**JOB:** Spot each line that carries the word "from"; copy those lines.

(Collection entries)

····················

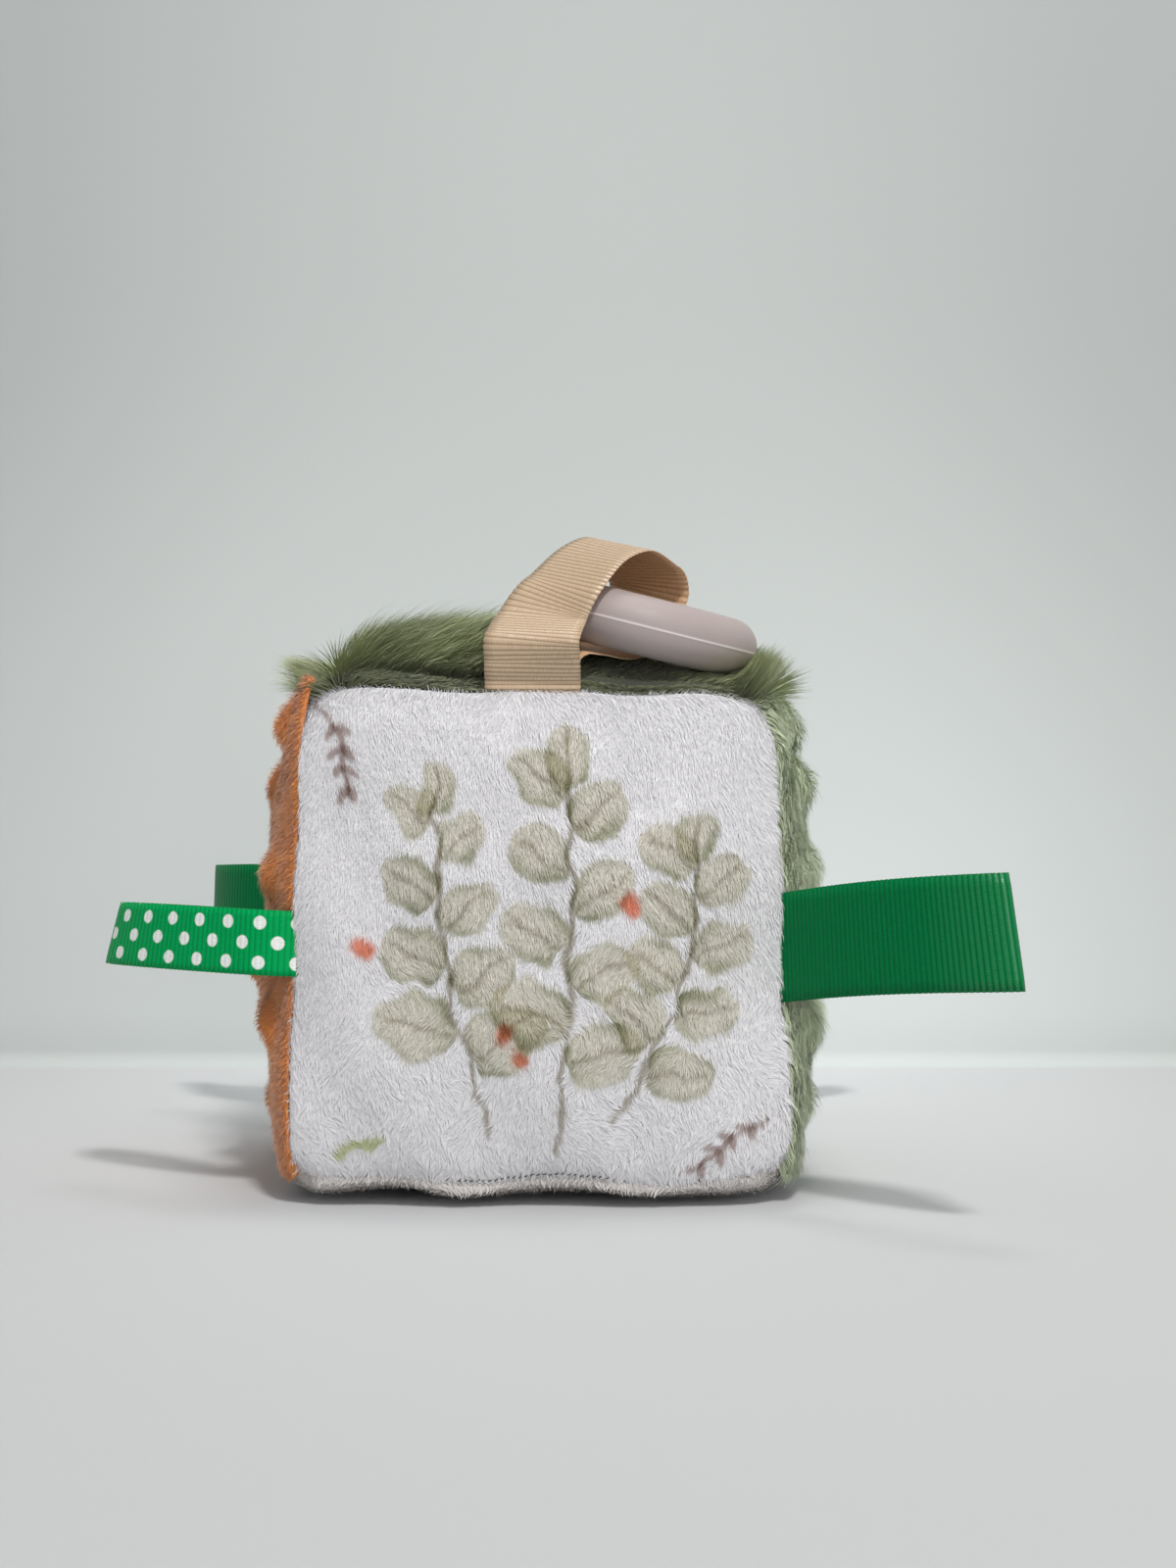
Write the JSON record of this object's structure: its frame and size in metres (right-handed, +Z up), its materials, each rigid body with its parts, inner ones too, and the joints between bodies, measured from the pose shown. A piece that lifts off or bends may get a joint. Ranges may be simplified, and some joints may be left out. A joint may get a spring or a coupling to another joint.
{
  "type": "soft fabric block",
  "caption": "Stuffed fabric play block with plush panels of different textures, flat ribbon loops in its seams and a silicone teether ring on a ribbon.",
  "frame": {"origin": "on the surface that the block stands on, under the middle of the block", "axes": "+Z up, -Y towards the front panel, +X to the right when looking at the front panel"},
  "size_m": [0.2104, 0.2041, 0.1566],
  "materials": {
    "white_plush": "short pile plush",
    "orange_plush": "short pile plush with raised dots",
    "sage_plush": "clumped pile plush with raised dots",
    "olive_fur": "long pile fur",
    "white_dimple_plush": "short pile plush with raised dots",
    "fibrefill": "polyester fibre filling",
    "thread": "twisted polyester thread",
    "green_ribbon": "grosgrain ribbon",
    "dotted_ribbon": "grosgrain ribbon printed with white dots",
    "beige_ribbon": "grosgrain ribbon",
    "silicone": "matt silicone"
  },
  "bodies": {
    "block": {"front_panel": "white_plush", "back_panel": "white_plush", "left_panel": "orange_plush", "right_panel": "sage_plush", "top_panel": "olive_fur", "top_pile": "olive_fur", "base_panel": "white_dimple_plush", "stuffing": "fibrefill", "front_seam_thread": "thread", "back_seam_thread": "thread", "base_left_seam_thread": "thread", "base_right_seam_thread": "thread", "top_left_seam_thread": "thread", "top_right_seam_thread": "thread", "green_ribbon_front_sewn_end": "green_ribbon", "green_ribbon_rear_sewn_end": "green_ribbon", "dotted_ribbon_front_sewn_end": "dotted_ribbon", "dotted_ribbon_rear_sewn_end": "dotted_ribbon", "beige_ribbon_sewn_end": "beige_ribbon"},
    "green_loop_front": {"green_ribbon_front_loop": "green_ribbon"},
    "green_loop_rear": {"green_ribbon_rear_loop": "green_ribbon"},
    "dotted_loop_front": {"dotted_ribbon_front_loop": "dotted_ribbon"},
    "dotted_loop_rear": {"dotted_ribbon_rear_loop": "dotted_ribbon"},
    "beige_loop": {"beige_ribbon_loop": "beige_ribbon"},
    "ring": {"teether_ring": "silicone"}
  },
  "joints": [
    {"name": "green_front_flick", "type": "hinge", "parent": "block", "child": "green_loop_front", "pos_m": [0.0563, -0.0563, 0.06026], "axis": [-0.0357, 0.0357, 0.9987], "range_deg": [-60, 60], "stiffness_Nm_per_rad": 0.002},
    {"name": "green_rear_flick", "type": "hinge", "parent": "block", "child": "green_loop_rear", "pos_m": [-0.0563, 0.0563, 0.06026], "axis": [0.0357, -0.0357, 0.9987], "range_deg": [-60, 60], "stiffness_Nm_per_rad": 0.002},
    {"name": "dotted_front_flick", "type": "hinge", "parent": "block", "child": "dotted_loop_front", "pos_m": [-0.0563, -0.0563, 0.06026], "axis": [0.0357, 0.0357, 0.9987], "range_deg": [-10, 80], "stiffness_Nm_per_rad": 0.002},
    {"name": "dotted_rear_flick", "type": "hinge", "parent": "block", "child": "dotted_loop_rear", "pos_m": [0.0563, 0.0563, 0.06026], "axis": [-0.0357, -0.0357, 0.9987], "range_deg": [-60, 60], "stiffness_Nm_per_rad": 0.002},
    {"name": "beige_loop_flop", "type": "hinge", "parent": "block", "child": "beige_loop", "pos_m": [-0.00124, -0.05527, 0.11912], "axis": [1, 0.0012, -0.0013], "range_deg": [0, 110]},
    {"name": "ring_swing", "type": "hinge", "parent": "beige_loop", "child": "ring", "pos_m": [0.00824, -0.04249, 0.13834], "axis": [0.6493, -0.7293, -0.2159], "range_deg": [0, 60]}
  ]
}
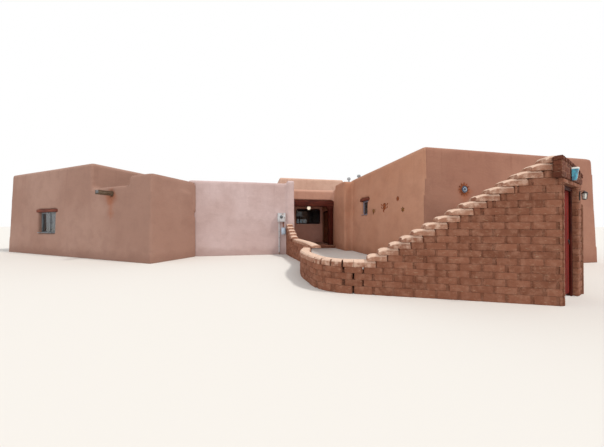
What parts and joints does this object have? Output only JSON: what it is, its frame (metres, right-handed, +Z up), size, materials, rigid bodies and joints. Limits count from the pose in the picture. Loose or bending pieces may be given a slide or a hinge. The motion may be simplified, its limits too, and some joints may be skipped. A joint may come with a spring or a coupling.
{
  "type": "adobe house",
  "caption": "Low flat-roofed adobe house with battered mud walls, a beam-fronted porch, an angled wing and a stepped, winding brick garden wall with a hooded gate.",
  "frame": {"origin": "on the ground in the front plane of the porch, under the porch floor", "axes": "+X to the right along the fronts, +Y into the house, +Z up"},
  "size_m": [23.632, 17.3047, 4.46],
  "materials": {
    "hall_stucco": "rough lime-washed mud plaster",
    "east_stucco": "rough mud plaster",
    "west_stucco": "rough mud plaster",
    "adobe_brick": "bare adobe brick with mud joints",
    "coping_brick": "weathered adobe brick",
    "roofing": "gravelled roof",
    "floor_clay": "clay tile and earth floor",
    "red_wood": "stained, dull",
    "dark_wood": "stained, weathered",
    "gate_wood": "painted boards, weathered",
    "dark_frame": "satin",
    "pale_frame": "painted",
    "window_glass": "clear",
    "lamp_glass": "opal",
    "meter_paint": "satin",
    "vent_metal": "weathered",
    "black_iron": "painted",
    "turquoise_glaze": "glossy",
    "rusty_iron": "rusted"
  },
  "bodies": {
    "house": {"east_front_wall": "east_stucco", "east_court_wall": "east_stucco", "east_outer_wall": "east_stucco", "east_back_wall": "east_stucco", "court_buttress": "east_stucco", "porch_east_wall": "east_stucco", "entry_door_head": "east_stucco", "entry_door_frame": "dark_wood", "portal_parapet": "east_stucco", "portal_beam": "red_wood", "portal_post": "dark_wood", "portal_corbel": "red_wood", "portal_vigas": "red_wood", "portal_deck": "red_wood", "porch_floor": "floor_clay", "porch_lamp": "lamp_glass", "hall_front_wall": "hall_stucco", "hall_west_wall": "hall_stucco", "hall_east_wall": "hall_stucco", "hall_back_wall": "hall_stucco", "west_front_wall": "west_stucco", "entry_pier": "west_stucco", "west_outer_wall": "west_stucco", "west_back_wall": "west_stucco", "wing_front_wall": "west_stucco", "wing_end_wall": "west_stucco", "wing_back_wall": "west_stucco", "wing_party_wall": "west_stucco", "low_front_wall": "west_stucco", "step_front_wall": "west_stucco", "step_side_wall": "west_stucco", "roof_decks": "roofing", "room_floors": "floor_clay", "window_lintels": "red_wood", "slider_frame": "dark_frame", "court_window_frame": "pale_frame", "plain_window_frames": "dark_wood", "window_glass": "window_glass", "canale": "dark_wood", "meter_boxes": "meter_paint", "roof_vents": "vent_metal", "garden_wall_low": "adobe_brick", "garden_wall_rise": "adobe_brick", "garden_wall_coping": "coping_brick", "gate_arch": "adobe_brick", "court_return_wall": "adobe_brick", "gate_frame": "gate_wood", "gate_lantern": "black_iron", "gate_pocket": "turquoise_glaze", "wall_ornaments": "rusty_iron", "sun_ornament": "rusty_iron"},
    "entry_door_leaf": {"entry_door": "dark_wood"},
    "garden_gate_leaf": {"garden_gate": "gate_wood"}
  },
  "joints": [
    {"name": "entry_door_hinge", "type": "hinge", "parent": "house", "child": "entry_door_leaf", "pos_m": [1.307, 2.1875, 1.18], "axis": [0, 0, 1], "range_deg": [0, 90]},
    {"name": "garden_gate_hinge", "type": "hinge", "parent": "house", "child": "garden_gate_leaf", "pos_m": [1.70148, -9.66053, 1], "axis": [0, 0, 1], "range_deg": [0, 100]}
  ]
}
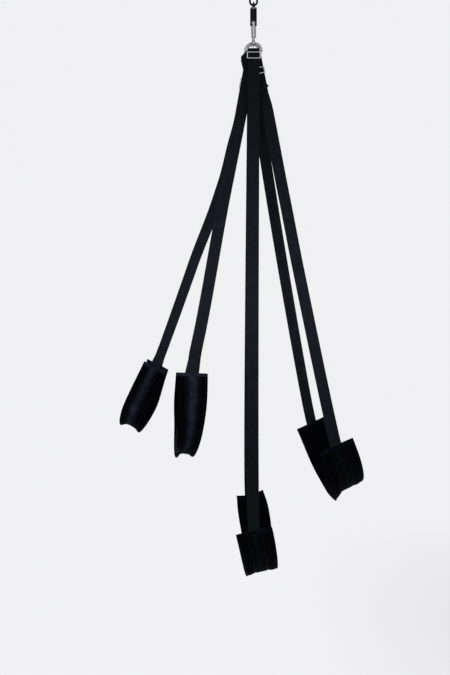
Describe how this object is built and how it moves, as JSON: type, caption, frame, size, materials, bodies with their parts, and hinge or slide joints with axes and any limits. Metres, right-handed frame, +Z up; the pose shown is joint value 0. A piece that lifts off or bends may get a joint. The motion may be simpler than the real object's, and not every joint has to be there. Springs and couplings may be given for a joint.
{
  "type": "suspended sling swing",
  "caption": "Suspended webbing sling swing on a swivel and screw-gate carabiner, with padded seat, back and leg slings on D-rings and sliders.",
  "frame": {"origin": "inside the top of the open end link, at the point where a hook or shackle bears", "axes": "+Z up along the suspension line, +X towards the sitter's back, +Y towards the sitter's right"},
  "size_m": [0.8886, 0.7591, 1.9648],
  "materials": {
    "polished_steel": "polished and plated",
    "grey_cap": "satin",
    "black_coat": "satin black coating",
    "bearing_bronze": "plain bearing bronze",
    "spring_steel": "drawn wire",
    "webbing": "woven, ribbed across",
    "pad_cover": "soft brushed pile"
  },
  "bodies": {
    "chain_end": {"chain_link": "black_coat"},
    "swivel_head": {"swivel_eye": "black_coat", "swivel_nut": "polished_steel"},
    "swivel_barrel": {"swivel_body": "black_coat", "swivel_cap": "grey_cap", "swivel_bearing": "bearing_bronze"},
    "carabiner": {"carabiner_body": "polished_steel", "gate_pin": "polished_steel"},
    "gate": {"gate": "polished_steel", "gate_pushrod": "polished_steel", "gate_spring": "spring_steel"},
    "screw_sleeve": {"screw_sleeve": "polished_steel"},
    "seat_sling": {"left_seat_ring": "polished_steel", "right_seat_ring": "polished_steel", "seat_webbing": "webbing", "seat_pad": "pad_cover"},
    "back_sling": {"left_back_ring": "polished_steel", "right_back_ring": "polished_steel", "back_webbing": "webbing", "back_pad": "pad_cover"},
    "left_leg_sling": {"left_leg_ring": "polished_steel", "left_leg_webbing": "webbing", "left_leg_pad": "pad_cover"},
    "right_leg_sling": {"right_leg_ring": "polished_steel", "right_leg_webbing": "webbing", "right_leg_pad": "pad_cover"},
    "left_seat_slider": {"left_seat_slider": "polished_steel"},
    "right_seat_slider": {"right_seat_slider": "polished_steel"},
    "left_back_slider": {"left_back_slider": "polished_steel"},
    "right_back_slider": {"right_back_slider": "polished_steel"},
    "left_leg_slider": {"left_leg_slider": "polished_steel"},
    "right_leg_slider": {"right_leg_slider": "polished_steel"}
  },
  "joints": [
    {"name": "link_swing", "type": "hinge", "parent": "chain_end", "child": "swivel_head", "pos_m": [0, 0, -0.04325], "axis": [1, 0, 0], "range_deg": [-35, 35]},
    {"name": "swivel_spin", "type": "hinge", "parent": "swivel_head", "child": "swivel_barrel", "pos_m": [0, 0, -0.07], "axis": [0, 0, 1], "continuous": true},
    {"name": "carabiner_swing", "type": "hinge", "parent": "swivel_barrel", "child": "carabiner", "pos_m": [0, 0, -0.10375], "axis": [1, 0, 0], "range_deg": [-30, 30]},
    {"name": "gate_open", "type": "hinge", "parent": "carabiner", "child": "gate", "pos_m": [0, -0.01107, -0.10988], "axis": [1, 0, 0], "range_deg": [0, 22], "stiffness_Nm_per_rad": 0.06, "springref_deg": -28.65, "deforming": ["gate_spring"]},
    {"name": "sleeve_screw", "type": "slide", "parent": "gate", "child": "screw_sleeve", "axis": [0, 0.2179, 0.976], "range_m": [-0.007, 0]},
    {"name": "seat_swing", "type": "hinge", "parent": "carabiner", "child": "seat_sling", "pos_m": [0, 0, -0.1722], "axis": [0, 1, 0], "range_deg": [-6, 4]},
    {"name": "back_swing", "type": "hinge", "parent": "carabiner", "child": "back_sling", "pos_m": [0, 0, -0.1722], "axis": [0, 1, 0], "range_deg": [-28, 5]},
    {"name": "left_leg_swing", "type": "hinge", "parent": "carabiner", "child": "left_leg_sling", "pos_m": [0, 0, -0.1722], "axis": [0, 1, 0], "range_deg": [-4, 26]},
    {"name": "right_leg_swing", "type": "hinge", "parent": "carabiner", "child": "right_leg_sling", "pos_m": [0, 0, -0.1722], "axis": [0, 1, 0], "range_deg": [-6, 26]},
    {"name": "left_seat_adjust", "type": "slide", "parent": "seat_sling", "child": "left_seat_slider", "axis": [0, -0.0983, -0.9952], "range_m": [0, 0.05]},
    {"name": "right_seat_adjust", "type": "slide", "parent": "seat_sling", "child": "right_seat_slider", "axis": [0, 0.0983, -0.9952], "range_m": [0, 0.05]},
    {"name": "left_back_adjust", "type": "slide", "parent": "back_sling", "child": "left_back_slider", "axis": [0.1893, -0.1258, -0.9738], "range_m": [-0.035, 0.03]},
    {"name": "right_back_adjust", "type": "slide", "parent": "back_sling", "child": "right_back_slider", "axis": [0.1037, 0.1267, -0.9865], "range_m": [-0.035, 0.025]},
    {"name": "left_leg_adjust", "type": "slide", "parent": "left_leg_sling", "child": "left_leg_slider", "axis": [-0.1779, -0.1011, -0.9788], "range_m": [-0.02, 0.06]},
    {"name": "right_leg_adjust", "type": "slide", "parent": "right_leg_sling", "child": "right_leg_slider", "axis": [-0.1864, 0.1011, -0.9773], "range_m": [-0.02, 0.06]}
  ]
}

····················

**ANSWER BELOW:**
Write the JSON record of this object's structure: its frame and size in metres (right-handed, +Z up), its materials, each rigid body with its parts, inner ones too, and the joints between bodies, measured from the pose shown. A piece that lifts off or bends may get a joint. Ranges may be simplified, and some joints may be left out. A joint may get a spring or a coupling to another joint.
What parts and joints does this object have? Output only JSON: what it is, its frame (metres, right-handed, +Z up), size, materials, rigid bodies and joints. Limits count from the pose in the picture. Loose or bending pieces may be given a slide or a hinge. The motion may be simplified, its limits too, and some joints may be skipped. A joint may come with a spring or a coupling.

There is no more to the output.